>> start

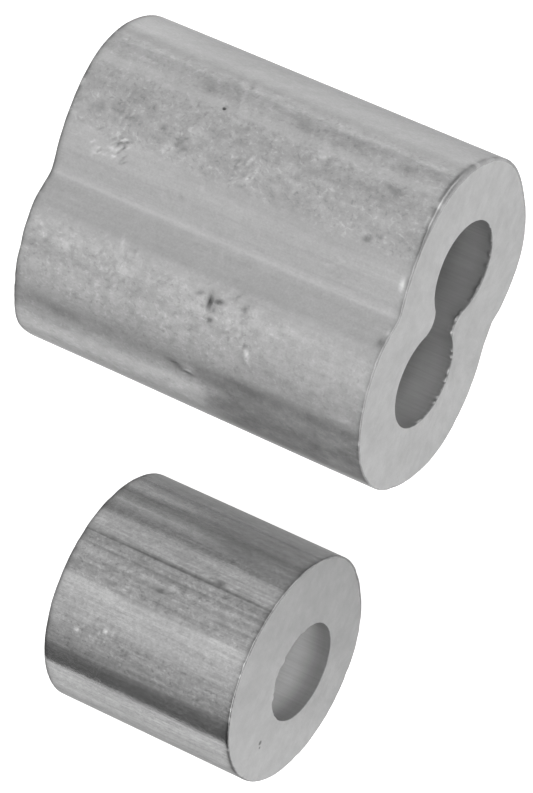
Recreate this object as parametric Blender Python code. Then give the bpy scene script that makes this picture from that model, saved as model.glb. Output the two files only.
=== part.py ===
"""Swage ferrule and stop sleeve for 6.35 mm (1/4 in) wire rope, as two loose aluminium pieces.

The hourglass ferrule has two barrels that share one figure-eight bore, and closes a rope
loop. The round stop has one bore, and is pressed on a rope's end. They lie side by side on
a bench, each with its bore along Y and its front end towards -Y. The origin is on the
bench, under the middle of the pair. Units are metres, +Z is up.
"""

import math

import bmesh
import bpy

MM = 0.001

# Rope and the bore that lets it in
ROPE_DIAMETER = 6.35 * MM
ROPE_CLEARANCE = 0.9 * MM
BORE_RADIUS = (ROPE_DIAMETER + ROPE_CLEARANCE) / 2

# Hourglass ferrule: two barrels with a shallow waist along each broad side
FERRULE_LENGTH = 28.2 * MM
BARREL_RADIUS = 8.05 * MM
BARREL_SPACING = 7.75 * MM
WAIST_THICKNESS = 14.9 * MM
BORE_NECK = 3.5 * MM

# The pair of barrels isn't quite true in the bar: it is turned a little, and sits a little high
BORE_TURN = math.radians(3.5)
BORE_RISE = 0.2 * MM

# Round stop, with a bore drilled a little off the body's axis (across, up)
STOP_LENGTH = 15.1 * MM
STOP_RADIUS = 8.25 * MM
STOP_BORE_OFFSET = (-0.15 * MM, -0.85 * MM)

# Sawn and tumbled ends
RIM_ROUNDING = 0.2 * MM
RIM_SEGMENTS = 2

# Place of the pair on the bench
GAP_BETWEEN_PIECES = 5.2 * MM
STOP_FORWARD = 5.8 * MM
FERRULE_WIDTH = BARREL_SPACING + 2 * BARREL_RADIUS
PAIR_WIDTH = FERRULE_WIDTH + GAP_BETWEEN_PIECES + 2 * STOP_RADIUS
FERRULE_CENTRE_X = PAIR_WIDTH / 2 - FERRULE_WIDTH / 2
STOP_CENTRE_X = STOP_RADIUS - PAIR_WIDTH / 2

# Length of the arcs' chords, and how far a cutter runs past the ends
OUTER_CHORD = 0.55 * MM
BORE_CHORD = 0.42 * MM
CUTTER_OVERRUN = 2.0 * MM

# Colours of the two cleaned aluminium surfaces
FERRULE_COLOUR = (0.60, 0.60, 0.60, 1.0)
FERRULE_ROUGHNESS = 0.45
STOP_COLOUR = (0.56, 0.56, 0.56, 1.0)
STOP_ROUGHNESS = 0.32

SHARP_ANGLE = math.radians(40)


def clear_scene():
    for obj in list(bpy.data.objects):
        bpy.data.objects.remove(obj, do_unlink=True)


def arc(centre, radius, start, end, chord):
    """Points (x, z) along an arc, without its last one."""
    steps = max(2, round(abs(end - start) * radius / chord))
    angles = [start + (end - start) * i / steps for i in range(steps)]
    return [(centre[0] + radius * math.cos(a), centre[1] + radius * math.sin(a)) for a in angles]


def circle_outline(radius, centre, chord):
    return arc(centre, radius, 0.0, 2 * math.pi, chord)


def hourglass_outline(lobe_radius, spacing, waist_thickness, chord):
    """Two equal lobes side by side, joined by waist arcs that are tangent to both."""
    c = spacing / 2
    h = waist_thickness / 2
    waist_radius = (c * c + h * h - lobe_radius**2) / (2 * (lobe_radius - h))
    waist_centre = h + waist_radius
    lobe_half_sweep = math.atan2(waist_centre, -c)
    waist_half_sweep = math.atan2(c, waist_centre)
    quarter = math.pi / 2
    right = arc((c, 0.0), lobe_radius, -lobe_half_sweep, lobe_half_sweep, chord)
    top = arc((0.0, waist_centre), waist_radius, waist_half_sweep - quarter,
              -waist_half_sweep - quarter, chord)
    left = arc((-c, 0.0), lobe_radius, math.pi - lobe_half_sweep,
               math.pi + lobe_half_sweep, chord)
    bottom = arc((0.0, -waist_centre), waist_radius, quarter + waist_half_sweep,
                 quarter - waist_half_sweep, chord)
    return right + top + left + bottom


def turned(outline, angle, rise):
    """The outline turned about its middle, from +X towards +Z, then raised."""
    c = math.cos(angle)
    s = math.sin(angle)
    return [(x * c - z * s, x * s + z * c + rise) for x, z in outline]


def extruded(name, outline, length):
    """A closed prism with its outline in XZ, centred on the origin along Y."""
    bm = bmesh.new()
    verts = [bm.verts.new((x, -length / 2, z)) for x, z in outline]
    front = bm.faces.new(verts)
    sweep = bmesh.ops.extrude_face_region(bm, geom=[front])
    moved = [item for item in sweep["geom"] if isinstance(item, bmesh.types.BMVert)]
    bmesh.ops.translate(bm, vec=(0.0, length, 0.0), verts=moved)
    bmesh.ops.recalc_face_normals(bm, faces=bm.faces)
    mesh = bpy.data.meshes.new(name)
    bm.to_mesh(mesh)
    bm.free()
    obj = bpy.data.objects.new(name, mesh)
    bpy.context.scene.collection.objects.link(obj)
    return obj


def metal(name, colour, roughness):
    material = bpy.data.materials.new(name)
    material.use_nodes = True
    shader = material.node_tree.nodes["Principled BSDF"]
    shader.inputs["Base Color"].default_value = colour
    shader.inputs["Metallic"].default_value = 1.0
    shader.inputs["Roughness"].default_value = roughness
    return material


def round_end_rims(obj):
    bevel = obj.modifiers.new("end_rims", "BEVEL")
    bevel.width = RIM_ROUNDING
    bevel.segments = RIM_SEGMENTS
    bevel.limit_method = "ANGLE"
    bevel.angle_limit = SHARP_ANGLE


def cut_bore(obj, outline, length):
    """A bore right through the piece, cut by a wire-drawn prism."""
    cutter = extruded(obj.name + "_bore_cutter", outline, length + 2 * CUTTER_OVERRUN)
    cutter.hide_render = True
    cutter.display_type = "WIRE"
    cutter.parent = obj
    cut = obj.modifiers.new("bore", "BOOLEAN")
    cut.operation = "DIFFERENCE"
    cut.object = cutter


def sleeve(name, outline, bore_outline, length, place, material):
    """A sawn length of bored bar: rounded end rims, then the bore cut through them."""
    obj = extruded(name, outline, length)
    obj.location = place
    obj.data.materials.append(material)
    round_end_rims(obj)
    cut_bore(obj, bore_outline, length)
    obj.data.shade_smooth()
    obj.data.set_sharp_from_angle(angle=SHARP_ANGLE)
    return obj


def double_barrel_ferrule():
    outline = hourglass_outline(BARREL_RADIUS, BARREL_SPACING, WAIST_THICKNESS, OUTER_CHORD)
    square_bore = hourglass_outline(BORE_RADIUS, BARREL_SPACING, BORE_NECK, BORE_CHORD)
    bore = turned(square_bore, BORE_TURN, BORE_RISE)
    place = (FERRULE_CENTRE_X, 0.0, BARREL_RADIUS)
    material = metal("ferrule_aluminium", FERRULE_COLOUR, FERRULE_ROUGHNESS)
    return sleeve("double_barrel_ferrule", outline, bore, FERRULE_LENGTH, place, material)


def stop_sleeve():
    outline = circle_outline(STOP_RADIUS, (0.0, 0.0), OUTER_CHORD)
    bore = circle_outline(BORE_RADIUS, STOP_BORE_OFFSET, BORE_CHORD)
    place = (STOP_CENTRE_X, -STOP_FORWARD, STOP_RADIUS)
    material = metal("stop_aluminium", STOP_COLOUR, STOP_ROUGHNESS)
    return sleeve("stop_sleeve", outline, bore, STOP_LENGTH, place, material)


def main():
    clear_scene()
    double_barrel_ferrule()
    stop_sleeve()


main()
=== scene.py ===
"""Looks of the wire rope ferrule and stop: two bare aluminium sleeves on a pale table.

Each sleeve's CAD node is replaced by a finely divided skin of the same size. A skin is one
closed grid of rings. The rings run out of the bore, over the front end's sawn face, along
the drawn outside, over the rear end's face and back through the bore, so rims, burrs,
drawing lines, dents and pits are all real geometry. Materials add what is finer than that.
"""

import itertools
import math

import bpy
import numpy as np
from mathutils import Matrix, Vector


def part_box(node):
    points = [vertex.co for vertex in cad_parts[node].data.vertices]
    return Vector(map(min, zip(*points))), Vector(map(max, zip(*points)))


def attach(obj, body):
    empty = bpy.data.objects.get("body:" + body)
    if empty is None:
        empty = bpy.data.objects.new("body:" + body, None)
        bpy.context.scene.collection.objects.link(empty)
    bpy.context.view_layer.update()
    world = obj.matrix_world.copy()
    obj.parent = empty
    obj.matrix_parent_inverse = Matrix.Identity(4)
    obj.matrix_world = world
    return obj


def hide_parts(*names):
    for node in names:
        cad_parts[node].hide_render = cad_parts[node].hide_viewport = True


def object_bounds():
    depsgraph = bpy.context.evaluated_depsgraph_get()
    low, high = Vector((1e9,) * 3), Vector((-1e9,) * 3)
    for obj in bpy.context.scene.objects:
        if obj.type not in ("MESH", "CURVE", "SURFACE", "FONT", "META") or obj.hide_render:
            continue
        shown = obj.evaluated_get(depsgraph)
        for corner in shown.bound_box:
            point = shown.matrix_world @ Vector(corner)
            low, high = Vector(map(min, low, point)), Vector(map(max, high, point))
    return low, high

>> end

→ **EXERCISE INSTRUCTIONS**:
Retype only this portion of the data above: the line containing "obj = extruded(name, outline, length)", the line containing "zip(*points))), Vector(map(max, zip(*points)))", and all lines between them, exactly.

→ **FINISHED TASK**:
    obj = extruded(name, outline, length)
    obj.location = place
    obj.data.materials.append(material)
    round_end_rims(obj)
    cut_bore(obj, bore_outline, length)
    obj.data.shade_smooth()
    obj.data.set_sharp_from_angle(angle=SHARP_ANGLE)
    return obj


def double_barrel_ferrule():
    outline = hourglass_outline(BARREL_RADIUS, BARREL_SPACING, WAIST_THICKNESS, OUTER_CHORD)
    square_bore = hourglass_outline(BORE_RADIUS, BARREL_SPACING, BORE_NECK, BORE_CHORD)
    bore = turned(square_bore, BORE_TURN, BORE_RISE)
    place = (FERRULE_CENTRE_X, 0.0, BARREL_RADIUS)
    material = metal("ferrule_aluminium", FERRULE_COLOUR, FERRULE_ROUGHNESS)
    return sleeve("double_barrel_ferrule", outline, bore, FERRULE_LENGTH, place, material)


def stop_sleeve():
    outline = circle_outline(STOP_RADIUS, (0.0, 0.0), OUTER_CHORD)
    bore = circle_outline(BORE_RADIUS, STOP_BORE_OFFSET, BORE_CHORD)
    place = (STOP_CENTRE_X, -STOP_FORWARD, STOP_RADIUS)
    material = metal("stop_aluminium", STOP_COLOUR, STOP_ROUGHNESS)
    return sleeve("stop_sleeve", outline, bore, STOP_LENGTH, place, material)


def main():
    clear_scene()
    double_barrel_ferrule()
    stop_sleeve()


main()
=== scene.py ===
"""Looks of the wire rope ferrule and stop: two bare aluminium sleeves on a pale table.

Each sleeve's CAD node is replaced by a finely divided skin of the same size. A skin is one
closed grid of rings. The rings run out of the bore, over the front end's sawn face, along
the drawn outside, over the rear end's face and back through the bore, so rims, burrs,
drawing lines, dents and pits are all real geometry. Materials add what is finer than that.
"""

import itertools
import math

import bpy
import numpy as np
from mathutils import Matrix, Vector


def part_box(node):
    points = [vertex.co for vertex in cad_parts[node].data.vertices]
    return Vector(map(min, zip(*points))), Vector(map(max, zip(*points)))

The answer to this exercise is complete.